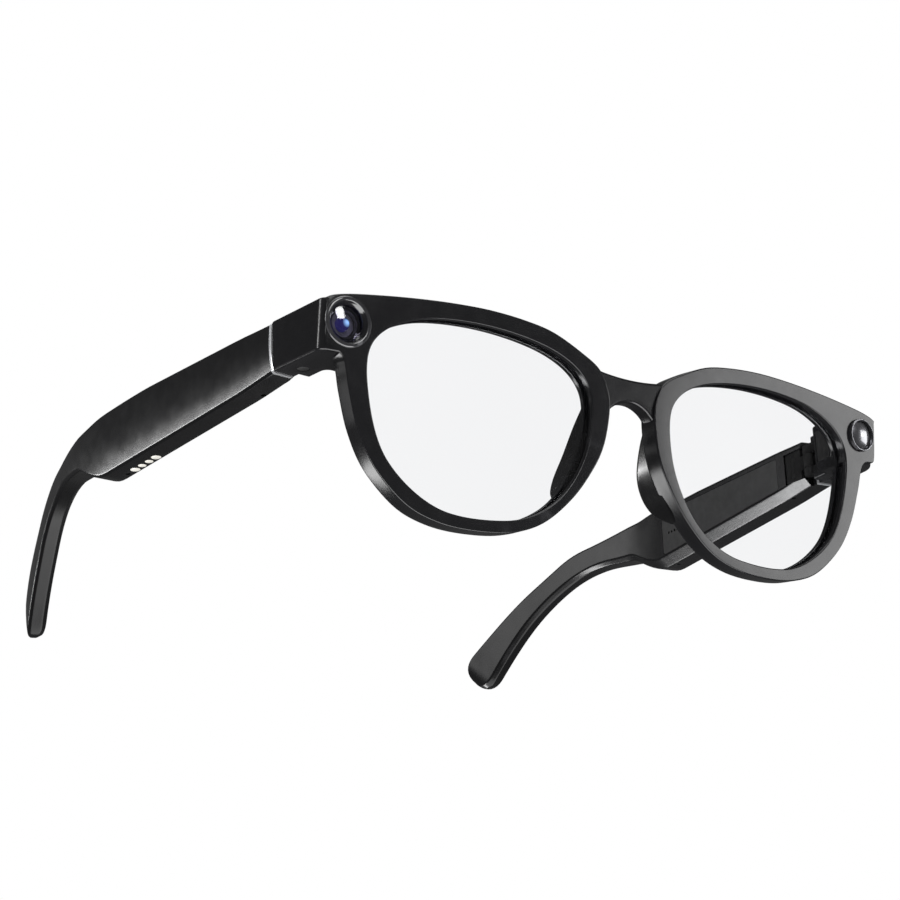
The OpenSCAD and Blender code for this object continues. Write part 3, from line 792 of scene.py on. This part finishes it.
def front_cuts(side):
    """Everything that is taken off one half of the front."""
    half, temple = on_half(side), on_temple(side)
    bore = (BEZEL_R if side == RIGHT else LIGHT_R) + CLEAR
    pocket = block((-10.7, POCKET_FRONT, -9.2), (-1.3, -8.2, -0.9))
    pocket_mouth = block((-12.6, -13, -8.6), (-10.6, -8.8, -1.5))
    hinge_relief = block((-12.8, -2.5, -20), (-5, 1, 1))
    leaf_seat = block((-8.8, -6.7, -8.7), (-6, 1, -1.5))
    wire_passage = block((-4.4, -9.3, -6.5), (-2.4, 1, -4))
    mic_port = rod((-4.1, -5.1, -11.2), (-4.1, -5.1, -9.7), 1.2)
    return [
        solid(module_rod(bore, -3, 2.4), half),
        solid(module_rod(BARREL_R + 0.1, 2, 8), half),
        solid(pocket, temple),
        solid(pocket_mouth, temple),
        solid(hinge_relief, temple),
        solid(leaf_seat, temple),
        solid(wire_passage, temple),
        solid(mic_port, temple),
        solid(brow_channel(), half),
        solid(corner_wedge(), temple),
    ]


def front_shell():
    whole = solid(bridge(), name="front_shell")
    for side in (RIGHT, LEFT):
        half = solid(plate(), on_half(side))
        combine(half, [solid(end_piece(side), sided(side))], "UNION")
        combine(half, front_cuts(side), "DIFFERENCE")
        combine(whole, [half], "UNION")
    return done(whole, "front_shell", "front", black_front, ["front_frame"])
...
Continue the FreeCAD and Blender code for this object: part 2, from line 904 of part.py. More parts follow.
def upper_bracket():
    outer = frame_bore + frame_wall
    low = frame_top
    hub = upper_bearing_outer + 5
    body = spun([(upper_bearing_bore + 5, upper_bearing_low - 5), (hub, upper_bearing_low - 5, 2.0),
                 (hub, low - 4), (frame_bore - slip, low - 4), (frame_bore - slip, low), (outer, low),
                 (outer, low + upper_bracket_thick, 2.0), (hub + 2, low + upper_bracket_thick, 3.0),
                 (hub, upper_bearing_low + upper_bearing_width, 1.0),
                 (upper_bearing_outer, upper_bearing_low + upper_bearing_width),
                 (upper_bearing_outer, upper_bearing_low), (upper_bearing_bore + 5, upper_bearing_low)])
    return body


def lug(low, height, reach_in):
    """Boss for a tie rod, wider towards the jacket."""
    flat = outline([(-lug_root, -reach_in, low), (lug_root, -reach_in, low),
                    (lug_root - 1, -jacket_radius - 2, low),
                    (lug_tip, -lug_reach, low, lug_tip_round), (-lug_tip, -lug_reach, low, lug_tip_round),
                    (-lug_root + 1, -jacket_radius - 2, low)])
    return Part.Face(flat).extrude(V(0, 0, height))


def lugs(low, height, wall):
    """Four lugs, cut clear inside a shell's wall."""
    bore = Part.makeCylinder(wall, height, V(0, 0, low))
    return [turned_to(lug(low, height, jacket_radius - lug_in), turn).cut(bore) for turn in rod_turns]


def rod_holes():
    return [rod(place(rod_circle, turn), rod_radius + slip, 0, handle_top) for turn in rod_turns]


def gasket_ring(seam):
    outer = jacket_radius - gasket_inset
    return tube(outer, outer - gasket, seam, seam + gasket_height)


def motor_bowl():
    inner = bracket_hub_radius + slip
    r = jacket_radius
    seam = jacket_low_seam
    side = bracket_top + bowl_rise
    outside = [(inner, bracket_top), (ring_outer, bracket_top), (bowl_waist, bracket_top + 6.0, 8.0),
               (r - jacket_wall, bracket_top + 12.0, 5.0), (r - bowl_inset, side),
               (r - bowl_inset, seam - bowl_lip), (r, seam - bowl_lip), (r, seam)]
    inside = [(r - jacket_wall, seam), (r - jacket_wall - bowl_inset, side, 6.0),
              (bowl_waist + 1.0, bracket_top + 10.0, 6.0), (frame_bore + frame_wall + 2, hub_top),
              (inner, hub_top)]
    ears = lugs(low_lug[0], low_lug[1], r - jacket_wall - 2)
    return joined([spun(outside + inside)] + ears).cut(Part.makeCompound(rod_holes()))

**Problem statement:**
Take the line that contains "Continue the FreeCAD", the line that contains "return body", and all lines between, and give them again exactly; include no other line.

**Finished answer:**
Continue the FreeCAD and Blender code for this object: part 2, from line 904 of part.py. More parts follow.
def upper_bracket():
    outer = frame_bore + frame_wall
    low = frame_top
    hub = upper_bearing_outer + 5
    body = spun([(upper_bearing_bore + 5, upper_bearing_low - 5), (hub, upper_bearing_low - 5, 2.0),
                 (hub, low - 4), (frame_bore - slip, low - 4), (frame_bore - slip, low), (outer, low),
                 (outer, low + upper_bracket_thick, 2.0), (hub + 2, low + upper_bracket_thick, 3.0),
                 (hub, upper_bearing_low + upper_bearing_width, 1.0),
                 (upper_bearing_outer, upper_bearing_low + upper_bearing_width),
                 (upper_bearing_outer, upper_bearing_low), (upper_bearing_bore + 5, upper_bearing_low)])
    return body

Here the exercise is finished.